Walking around in the large cities here it is easy to see the influx of American epicurean culture: McDonald's, Burger King, Dominoes, KFC, Pizza Hut, TGI Friday's, Papa John's, Subway, and Tony Roma's, to name several, are present here; many local imitators such as Bembo's (a Big Mac competitor) are also present. This brings us to Alfonso Arroyo de Bolognese.
About twenty-five years ago, Sr. Bolognese had a dream of starting his own restaurant chain to comptete with the gringo invaders. He was very adament about offering something with a local flavor to ward off the foreign tastes; he settled on cuy. The only problem: the cuy is quite small and does not afford a lot a lip-smacking flesh for the discerning diner. So he embarked on a very agressive breeding program to increase the size of the cuy in order to allow various cuts of the animal to be offered on the menu. By the time Sr. Bolognese opened his first restaurant three years ago, he had produced the "super cuy," about the size of a small pig, which is a source of ribs, ham, and bacon--cuy style.

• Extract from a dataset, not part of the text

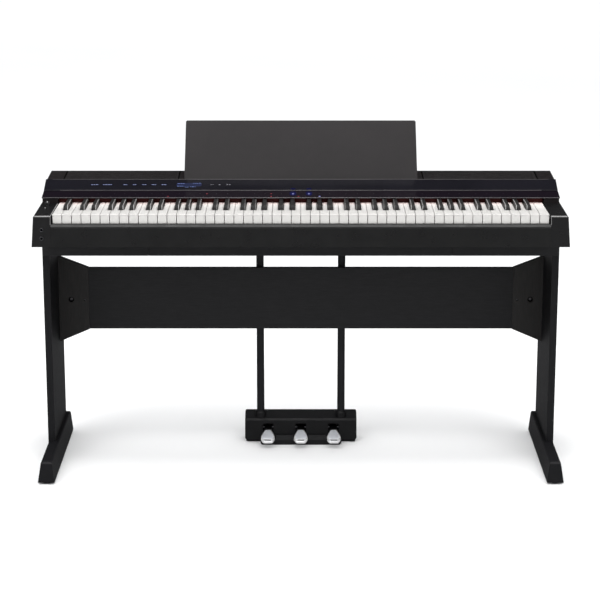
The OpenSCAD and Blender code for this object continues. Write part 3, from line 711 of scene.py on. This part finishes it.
def marks(name, face, items, mat, thick=0.12):
    """Thin raised marks on a sloping face. items: (x, t, width, height) in mm, t along the slope."""
    bm = bmesh.new()
    for x, t, w, h in items:
        (cx, cy, cz), u, n = on_face(face, t, x, 0.0)
        pts = pill(0, 0, w, h, 4)
        lo = [bm.verts.new((cx + a, cy + u[0] * b - n[0] * 0.1, cz + u[1] * b - n[1] * 0.1)) for a, b in pts]
        hi = [bm.verts.new((cx + a, cy + u[0] * b + n[0] * thick, cz + u[1] * b + n[1] * thick)) for a, b in pts]
        bm.faces.new(hi)
        bm.faces.new(lo[::-1])
        skin(bm, lo, hi)
    return ride(add(name, bm, mat, smooth=False), "root", "panel_gloss")


def bars(xa, xb, t, h, lengths, gap=1.2):
    """A row of short bars that fills xa..xb, standing for a legend without lettering."""
    total = sum(lengths) + gap * (len(lengths) - 1)
    k = (xb - xa) / total
    out, x = [], xa
    for L in lengths:
        out.append((x + L * k / 2, t, L * k, h))
        x += (L + gap) * k
    return out


legend = []
for (a, b), ls in (((-538.7, -520.3), (4, 3, 5)), ((-508.2, -485.3), (3, 5, 4, 3)), ((-455.3, -445.3), (5, 3)), ((-431.6, -422.4), (3, 5)),
                   ((-407.7, -397.2), (4, 4)), ((-383.0, -371.4), (5, 4)), ((-357.2, -345.1), (3, 5))):
    legend += bars(a, b, 0.50, 1.9, ls, 0.8)
# painted glow: a faint blue patch round each lit legend
painted_glows = [((a + b) / 2, 0.50, b - a + 5.0, 5.6) for a, b in ((-538.7, -520.3), (-508.2, -485.3), (-455.3, -445.3), (-431.6, -422.4),
                                                            (-407.7, -397.2), (-383.0, -371.4), (-357.2, -345.1))]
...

His new chain, Cuy Lomo, has been attracting many tourists as well as local diners. He has three locations here in Lima and has plans to expand to Cuzco and Arequipa. He also has long range plans to serve the "super cuy" in Bogota, Quito, and La Paz. There are a few diplomatic hurdles to conquer as the neighboring countries are a little wary of what the "super cuy" will do to the small, mom and pop purveyors of cuy.